The above process can also be used in the manufacture of bracelets for the welding of rivets to the ends of chains.

Claims

1. A method of making silver chain which comprises forming lengths of silver wire into successive chain links whose ends abut, and closing the links by brazing or welding abutting ends thereof by means of a laser, wherein the wire comprises at least 92.5 wt % Ag and about 0.5- about 3 wt % Ge.

2. The method of claim 1, wherein the wire is of diameter 0.008-0.20 cm (0.003-0.08 inches).

3. The method of claim 1, wherein the wire is of diameter 0.013-0.08 cm (0.005-0.030 inches).

4. The method of any preceding claim, wherein the composition of the wire in cross section is constant.

5. The method of claim 4, wherein the wire is of a ternary Ag—Cu—Ge alloy containing at least 92.5 wt % Ag, 0.5-3 wt % Ge, elemental boron as a grain refiner at a concentration of 1-40 ppm and the balance, apart from incidental ingredients and/or impurities, copper.

6. The method of claim 4, wherein the wire is of a ternary Ag—Cu—Ge alloy comprising, apart from incidental ingredients and impurities, not less than 92.5 wt % Ag, about 6.3 wt % Cu, about 1.2 wt % Ge, and about 4-8 ppm elemental B.

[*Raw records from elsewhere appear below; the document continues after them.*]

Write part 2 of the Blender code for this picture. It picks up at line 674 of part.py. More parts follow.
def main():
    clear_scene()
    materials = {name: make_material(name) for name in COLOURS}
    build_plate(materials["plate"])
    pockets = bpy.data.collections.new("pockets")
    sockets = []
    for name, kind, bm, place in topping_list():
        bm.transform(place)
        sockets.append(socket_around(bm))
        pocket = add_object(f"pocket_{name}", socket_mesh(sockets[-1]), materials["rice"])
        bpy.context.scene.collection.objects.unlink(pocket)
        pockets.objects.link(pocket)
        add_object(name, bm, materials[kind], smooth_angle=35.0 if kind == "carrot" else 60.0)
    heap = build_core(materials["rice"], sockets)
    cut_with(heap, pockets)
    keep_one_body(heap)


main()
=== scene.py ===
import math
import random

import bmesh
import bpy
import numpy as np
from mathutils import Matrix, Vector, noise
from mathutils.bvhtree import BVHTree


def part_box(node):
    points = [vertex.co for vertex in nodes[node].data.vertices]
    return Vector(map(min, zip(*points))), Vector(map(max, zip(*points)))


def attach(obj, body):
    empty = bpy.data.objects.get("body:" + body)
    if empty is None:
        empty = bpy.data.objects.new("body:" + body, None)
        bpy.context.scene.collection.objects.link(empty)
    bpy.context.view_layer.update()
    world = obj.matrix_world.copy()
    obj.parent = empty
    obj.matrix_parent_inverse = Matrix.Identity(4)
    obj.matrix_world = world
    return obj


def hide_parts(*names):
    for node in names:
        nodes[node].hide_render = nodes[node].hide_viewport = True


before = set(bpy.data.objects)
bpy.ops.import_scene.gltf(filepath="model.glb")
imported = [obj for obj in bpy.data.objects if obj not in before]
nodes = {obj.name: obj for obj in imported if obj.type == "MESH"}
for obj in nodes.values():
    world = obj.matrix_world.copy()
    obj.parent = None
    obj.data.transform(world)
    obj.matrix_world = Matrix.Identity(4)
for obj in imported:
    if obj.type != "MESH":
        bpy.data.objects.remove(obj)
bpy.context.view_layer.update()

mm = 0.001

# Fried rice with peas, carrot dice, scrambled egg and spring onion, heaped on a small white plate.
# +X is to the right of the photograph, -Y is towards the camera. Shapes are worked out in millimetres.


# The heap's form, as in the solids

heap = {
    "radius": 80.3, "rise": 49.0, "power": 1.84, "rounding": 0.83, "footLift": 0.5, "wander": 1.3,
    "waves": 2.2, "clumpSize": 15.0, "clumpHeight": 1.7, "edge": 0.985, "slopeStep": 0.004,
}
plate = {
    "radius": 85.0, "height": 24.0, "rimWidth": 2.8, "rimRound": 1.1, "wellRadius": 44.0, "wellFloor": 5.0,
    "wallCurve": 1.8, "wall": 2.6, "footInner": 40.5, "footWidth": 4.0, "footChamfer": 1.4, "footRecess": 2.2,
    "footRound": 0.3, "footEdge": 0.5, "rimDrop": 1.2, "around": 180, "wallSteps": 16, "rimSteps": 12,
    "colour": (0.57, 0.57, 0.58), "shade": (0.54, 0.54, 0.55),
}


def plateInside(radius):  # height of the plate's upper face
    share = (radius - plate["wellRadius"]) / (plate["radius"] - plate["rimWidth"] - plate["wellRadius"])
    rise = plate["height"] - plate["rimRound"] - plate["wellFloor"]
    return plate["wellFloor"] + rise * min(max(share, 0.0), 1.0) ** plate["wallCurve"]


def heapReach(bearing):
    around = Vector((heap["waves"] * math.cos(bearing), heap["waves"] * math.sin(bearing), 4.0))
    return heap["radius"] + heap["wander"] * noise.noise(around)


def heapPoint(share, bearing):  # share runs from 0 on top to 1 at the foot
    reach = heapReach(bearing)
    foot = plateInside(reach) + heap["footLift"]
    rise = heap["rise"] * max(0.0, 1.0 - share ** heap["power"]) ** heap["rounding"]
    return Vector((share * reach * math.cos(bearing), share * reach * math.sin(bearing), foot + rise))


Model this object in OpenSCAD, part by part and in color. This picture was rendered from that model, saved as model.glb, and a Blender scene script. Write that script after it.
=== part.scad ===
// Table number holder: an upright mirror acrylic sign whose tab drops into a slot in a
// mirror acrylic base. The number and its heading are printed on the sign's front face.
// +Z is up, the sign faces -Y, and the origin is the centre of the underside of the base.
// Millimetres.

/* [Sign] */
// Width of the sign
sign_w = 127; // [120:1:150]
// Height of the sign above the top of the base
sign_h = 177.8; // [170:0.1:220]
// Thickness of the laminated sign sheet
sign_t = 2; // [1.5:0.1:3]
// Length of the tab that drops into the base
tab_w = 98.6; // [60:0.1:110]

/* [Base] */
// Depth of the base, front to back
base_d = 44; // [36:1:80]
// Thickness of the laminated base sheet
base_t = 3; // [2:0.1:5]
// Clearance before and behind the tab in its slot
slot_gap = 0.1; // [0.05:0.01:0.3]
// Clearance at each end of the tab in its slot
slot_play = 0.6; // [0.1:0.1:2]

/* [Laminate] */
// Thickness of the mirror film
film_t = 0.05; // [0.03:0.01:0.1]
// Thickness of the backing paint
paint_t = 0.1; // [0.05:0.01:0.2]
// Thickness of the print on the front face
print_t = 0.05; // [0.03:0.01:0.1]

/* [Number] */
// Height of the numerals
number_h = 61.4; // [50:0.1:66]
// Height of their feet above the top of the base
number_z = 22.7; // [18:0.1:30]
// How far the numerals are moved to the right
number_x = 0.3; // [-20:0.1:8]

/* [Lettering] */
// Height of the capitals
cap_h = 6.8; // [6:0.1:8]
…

7. The method of claim 4, wherein the wire is of a ternary Ag—Cu—Ge alloy containing more than 93.5 wt % to 95.5 wt % Ag, from 0.5 to 3 wt % Ge, 1-40 ppm elemental boron and the remainder, apart from incidental ingredients and/or impurities, copper.

8. The method of claim 4, wherein the wire is of a ternary Ag—Cu—Ge alloy containing about 94.5 wt % Ag, 1.2 wt % Ge, 4-8 ppm elemental boron and the remainder, apart from incidental ingredients and/or impurities, copper.

9. The method of any of claims 1-3, wherein the silver wire has a solder or brazing alloy core.

10. The method of claim 9, wherein the non-core regions of the wire comprise 0.5-3 wt % Ge, the balance apart from incidental ingredients and/or impurities being silver.

11. The method of claim 10, wherein the non-core regions of the wire comprise about 1 wt % Ge.

12. The method of claim 9, 10 or 11, wherein the core is of a silver brazing alloy.

13. The method of claim 12, wherein said brazing alloy is of the Ag—Cu—Zn family containing at least 55 wt % Ag and from 0.5 to 3 wt % Ge.

14. The method of claim 11 or 12, wherein said alloy further comprises 0.1-0.3 wt % boron.

15. The method of any of claims 9-13, wherein said brazing alloy core has a solidus temperature of about 600° C. to about 705° C. and a liquidus temperature of about 650° C. to about 725° C.

16. The method of claim 15, wherein said brazing alloy has a solidus temperature of about 600° C. to about 630° C. and a liquidus temperature of about 650° C. to about 680° C.

17. The method of any preceding claim, wherein the links are closed at a rate of 100-250 links per minute.

18. The method of any preceding claim, wherein the links are closed using a laser of power 20-80 W.

19. The method of any preceding claim, wherein the links are closed using a laser of power about 30 W.

20. The method of any preceding claim, wherein the wire, prior to welding into said chain, has been annealed in an oxidizing atmosphere.

21. The method of claim 20, wherein the oxidising atmosphere is air.

22. The method of claim 20, wherein the oxidising atmosphere is a selectively oxidising atmosphere.

23. The method of claim 22, wherein the selectively oxidising atmosphere is a wet selectively oxidising atmosphere.

24. The method of claim 23, wherein the wet selectively oxidising atmosphere comprises any of:

(a) hydrogen gas and moisture;

(b) carbon monoxide and carbon dioxide;

(c) nitrogen, hydrogen, carbon monoxide, carbon dioxide, methane, and moisture;

(d) argon or nitrogen, and oxygen.

25. The method of claim 23 or 24, wherein the atmosphere has a dew point of at least +1° C.

26. The method of claim 25, wherein the atmosphere has a dew point in the range from +1° C. to +80° C.

27. The method of claim 25, wherein the atmosphere has a dew point in the range from +2° C. to +50° C.

28. A silver chain which comprises lengths of silver wire formed into successive links whose ends abut and are closed by brazed or welded joints, wherein the wire comprises at least 92.5 wt % Ag and about 0.5- about 3 wt % Ge.